The currency discovered and statements made during and after the illegal search must be excluded as the fruit of an illegal search. The conviction for violation of Sec. 1101 must be reversed. The conviction for violation of 18 U.S.C. Sec. 1001 must be reversed as well because the illegally seized currency and statements by Bacca-Beltran, which were the fruit of the illegal search, were necessary to establish the falsity of the statement under Sec. 1001.



TJOFLAT, Circuit Judge, dissenting:


As the majority notes, this case raises issues identical to those in United States v. Chemaly, 741 F.2d 1346, (11th Cir.1984). In contrast to Chemaly, however, no probable cause existed to arrest Bacca-Beltran prior to the time Customs searched him. Parts I, II and V of my dissent in Chemaly accordingly do not apply in this case. For the reasons expressed in parts III and IV of my dissent in Chemaly, however, I would find suppression of the currency seized from Bacca-Beltran to be an inappropriate remedy. I would thus affirm his convictions on both counts.

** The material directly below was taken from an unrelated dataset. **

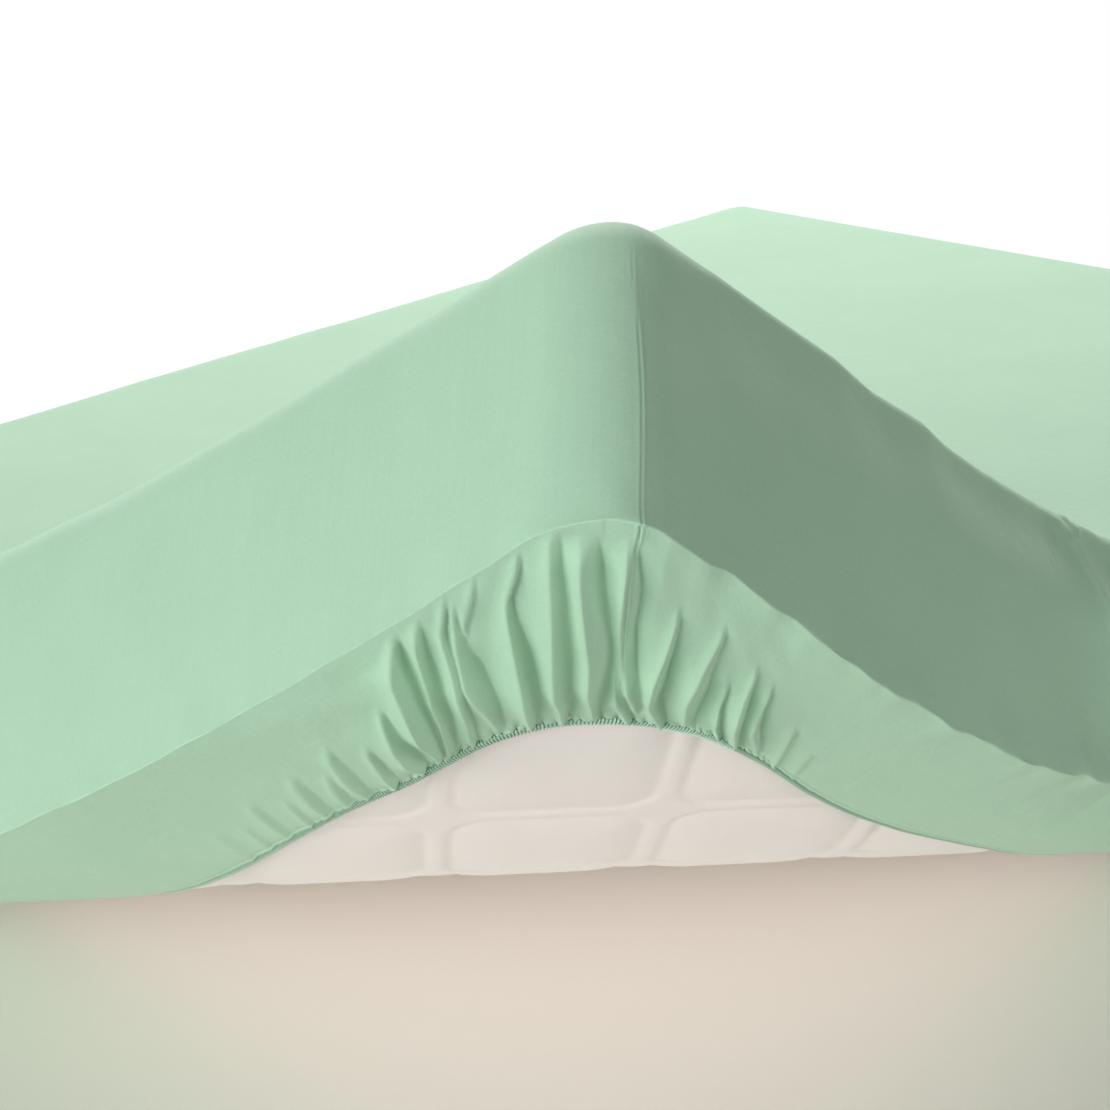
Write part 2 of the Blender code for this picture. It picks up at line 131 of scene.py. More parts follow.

A member of this Court in active service having requested a poll on the application for rehearing en banc and a majority of the judges in this Court in active service having voted in favor of granting a rehearing en banc.


IT IS ORDERED that the cause shall be reheard by this Court en banc with oral argument on a date hereafter to be fixed. The Clerk will specify a briefing schedule for the filing of en banc briefs.